--- start Data provided ---

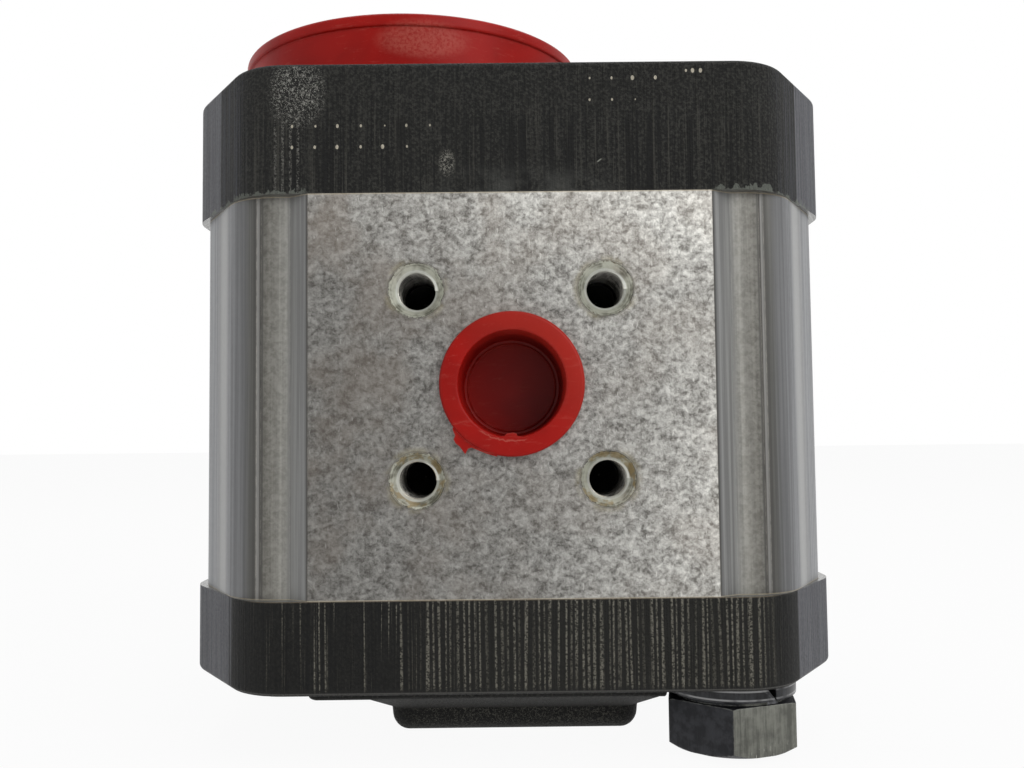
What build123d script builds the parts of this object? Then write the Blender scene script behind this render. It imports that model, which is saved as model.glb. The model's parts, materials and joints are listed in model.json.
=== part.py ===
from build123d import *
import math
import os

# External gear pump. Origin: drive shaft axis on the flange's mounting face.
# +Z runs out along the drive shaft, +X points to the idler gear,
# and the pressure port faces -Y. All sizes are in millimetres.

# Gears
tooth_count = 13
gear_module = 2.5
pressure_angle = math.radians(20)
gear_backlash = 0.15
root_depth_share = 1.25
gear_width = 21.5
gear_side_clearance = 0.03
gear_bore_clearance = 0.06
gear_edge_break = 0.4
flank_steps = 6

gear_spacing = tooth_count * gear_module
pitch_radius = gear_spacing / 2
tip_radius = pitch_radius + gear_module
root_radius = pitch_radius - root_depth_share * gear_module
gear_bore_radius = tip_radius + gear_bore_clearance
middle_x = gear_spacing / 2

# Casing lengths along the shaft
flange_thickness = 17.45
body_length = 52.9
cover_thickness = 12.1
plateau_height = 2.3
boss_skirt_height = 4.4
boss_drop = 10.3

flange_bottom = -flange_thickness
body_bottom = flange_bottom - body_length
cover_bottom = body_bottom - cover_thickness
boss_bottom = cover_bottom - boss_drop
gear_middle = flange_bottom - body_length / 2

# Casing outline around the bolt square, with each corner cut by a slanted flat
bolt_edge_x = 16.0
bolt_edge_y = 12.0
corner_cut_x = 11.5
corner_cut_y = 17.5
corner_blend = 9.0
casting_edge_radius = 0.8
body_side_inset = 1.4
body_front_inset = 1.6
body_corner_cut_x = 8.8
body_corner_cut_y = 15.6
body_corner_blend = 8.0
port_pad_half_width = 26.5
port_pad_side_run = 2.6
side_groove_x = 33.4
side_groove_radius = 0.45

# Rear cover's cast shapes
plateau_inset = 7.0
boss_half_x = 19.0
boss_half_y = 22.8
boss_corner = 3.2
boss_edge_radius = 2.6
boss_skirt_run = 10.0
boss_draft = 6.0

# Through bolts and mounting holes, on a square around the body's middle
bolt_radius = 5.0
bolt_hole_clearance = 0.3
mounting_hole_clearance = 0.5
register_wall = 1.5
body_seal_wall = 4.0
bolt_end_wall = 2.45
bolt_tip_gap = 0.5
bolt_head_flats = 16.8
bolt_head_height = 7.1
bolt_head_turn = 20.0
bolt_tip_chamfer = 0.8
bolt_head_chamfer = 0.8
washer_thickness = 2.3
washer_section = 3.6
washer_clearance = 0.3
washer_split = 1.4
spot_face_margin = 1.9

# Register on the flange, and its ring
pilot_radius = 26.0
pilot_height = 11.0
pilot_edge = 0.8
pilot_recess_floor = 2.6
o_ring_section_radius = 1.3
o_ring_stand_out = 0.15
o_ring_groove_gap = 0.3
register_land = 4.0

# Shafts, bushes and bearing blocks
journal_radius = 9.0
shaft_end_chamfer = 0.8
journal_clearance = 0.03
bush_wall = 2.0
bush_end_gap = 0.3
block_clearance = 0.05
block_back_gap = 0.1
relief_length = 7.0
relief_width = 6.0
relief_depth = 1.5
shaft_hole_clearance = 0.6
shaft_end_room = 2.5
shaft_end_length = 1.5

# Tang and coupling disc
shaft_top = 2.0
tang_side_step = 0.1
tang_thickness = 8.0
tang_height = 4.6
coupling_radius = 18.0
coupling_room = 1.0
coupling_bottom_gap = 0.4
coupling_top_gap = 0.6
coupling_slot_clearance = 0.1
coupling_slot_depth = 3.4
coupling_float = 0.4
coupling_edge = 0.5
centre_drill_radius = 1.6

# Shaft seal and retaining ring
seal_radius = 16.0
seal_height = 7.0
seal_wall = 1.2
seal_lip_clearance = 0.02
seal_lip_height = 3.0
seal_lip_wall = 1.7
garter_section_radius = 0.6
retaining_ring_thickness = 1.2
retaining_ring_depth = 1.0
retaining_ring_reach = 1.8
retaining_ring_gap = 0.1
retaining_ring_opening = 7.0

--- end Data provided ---

Every line above should be printed again exactly as it stands.

Solution ->
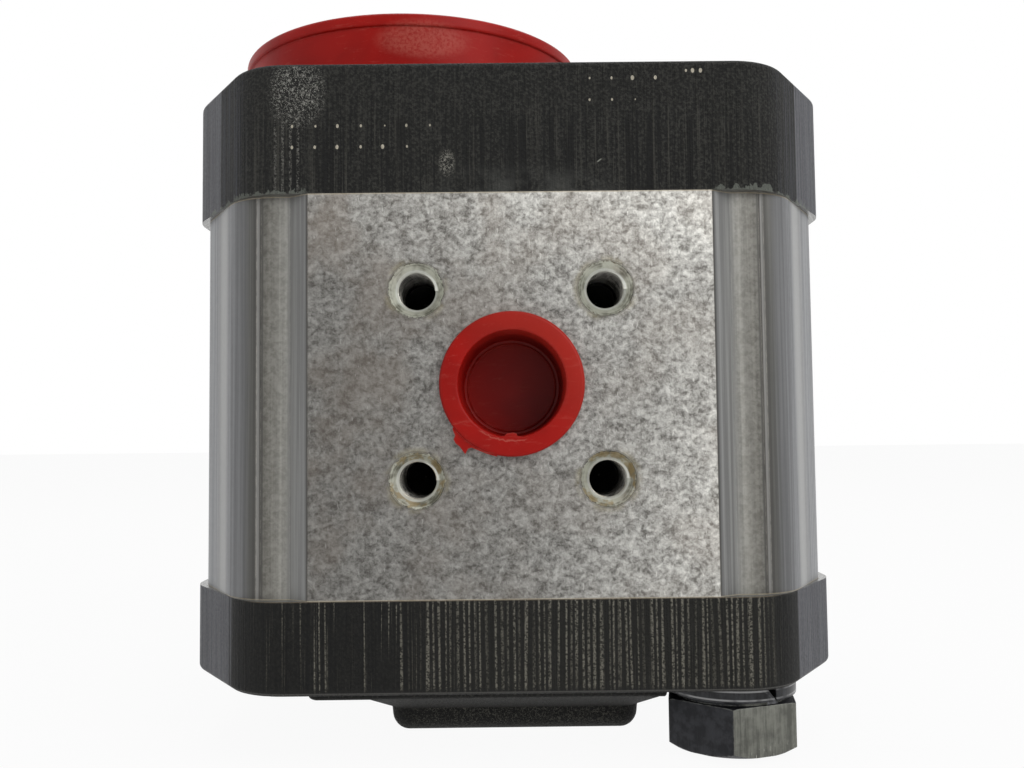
What build123d script builds the parts of this object? Then write the Blender scene script behind this render. It imports that model, which is saved as model.glb. The model's parts, materials and joints are listed in model.json.
=== part.py ===
from build123d import *
import math
import os

# External gear pump. Origin: drive shaft axis on the flange's mounting face.
# +Z runs out along the drive shaft, +X points to the idler gear,
# and the pressure port faces -Y. All sizes are in millimetres.

# Gears
tooth_count = 13
gear_module = 2.5
pressure_angle = math.radians(20)
gear_backlash = 0.15
root_depth_share = 1.25
gear_width = 21.5
gear_side_clearance = 0.03
gear_bore_clearance = 0.06
gear_edge_break = 0.4
flank_steps = 6

gear_spacing = tooth_count * gear_module
pitch_radius = gear_spacing / 2
tip_radius = pitch_radius + gear_module
root_radius = pitch_radius - root_depth_share * gear_module
gear_bore_radius = tip_radius + gear_bore_clearance
middle_x = gear_spacing / 2

# Casing lengths along the shaft
flange_thickness = 17.45
body_length = 52.9
cover_thickness = 12.1
plateau_height = 2.3
boss_skirt_height = 4.4
boss_drop = 10.3

flange_bottom = -flange_thickness
body_bottom = flange_bottom - body_length
cover_bottom = body_bottom - cover_thickness
boss_bottom = cover_bottom - boss_drop
gear_middle = flange_bottom - body_length / 2

# Casing outline around the bolt square, with each corner cut by a slanted flat
bolt_edge_x = 16.0
bolt_edge_y = 12.0
corner_cut_x = 11.5
corner_cut_y = 17.5
corner_blend = 9.0
casting_edge_radius = 0.8
body_side_inset = 1.4
body_front_inset = 1.6
body_corner_cut_x = 8.8
body_corner_cut_y = 15.6
body_corner_blend = 8.0
port_pad_half_width = 26.5
port_pad_side_run = 2.6
side_groove_x = 33.4
side_groove_radius = 0.45

# Rear cover's cast shapes
plateau_inset = 7.0
boss_half_x = 19.0
boss_half_y = 22.8
boss_corner = 3.2
boss_edge_radius = 2.6
boss_skirt_run = 10.0
boss_draft = 6.0

# Through bolts and mounting holes, on a square around the body's middle
bolt_radius = 5.0
bolt_hole_clearance = 0.3
mounting_hole_clearance = 0.5
register_wall = 1.5
body_seal_wall = 4.0
bolt_end_wall = 2.45
bolt_tip_gap = 0.5
bolt_head_flats = 16.8
bolt_head_height = 7.1
bolt_head_turn = 20.0
bolt_tip_chamfer = 0.8
bolt_head_chamfer = 0.8
washer_thickness = 2.3
washer_section = 3.6
washer_clearance = 0.3
washer_split = 1.4
spot_face_margin = 1.9

# Register on the flange, and its ring
pilot_radius = 26.0
pilot_height = 11.0
pilot_edge = 0.8
pilot_recess_floor = 2.6
o_ring_section_radius = 1.3
o_ring_stand_out = 0.15
o_ring_groove_gap = 0.3
register_land = 4.0

# Shafts, bushes and bearing blocks
journal_radius = 9.0
shaft_end_chamfer = 0.8
journal_clearance = 0.03
bush_wall = 2.0
bush_end_gap = 0.3
block_clearance = 0.05
block_back_gap = 0.1
relief_length = 7.0
relief_width = 6.0
relief_depth = 1.5
shaft_hole_clearance = 0.6
shaft_end_room = 2.5
shaft_end_length = 1.5

# Tang and coupling disc
shaft_top = 2.0
tang_side_step = 0.1
tang_thickness = 8.0
tang_height = 4.6
coupling_radius = 18.0
coupling_room = 1.0
coupling_bottom_gap = 0.4
coupling_top_gap = 0.6
coupling_slot_clearance = 0.1
coupling_slot_depth = 3.4
coupling_float = 0.4
coupling_edge = 0.5
centre_drill_radius = 1.6

# Shaft seal and retaining ring
seal_radius = 16.0
seal_height = 7.0
seal_wall = 1.2
seal_lip_clearance = 0.02
seal_lip_height = 3.0
seal_lip_wall = 1.7
garter_section_radius = 0.6
retaining_ring_thickness = 1.2
retaining_ring_depth = 1.0
retaining_ring_reach = 1.8
retaining_ring_gap = 0.1
retaining_ring_opening = 7.0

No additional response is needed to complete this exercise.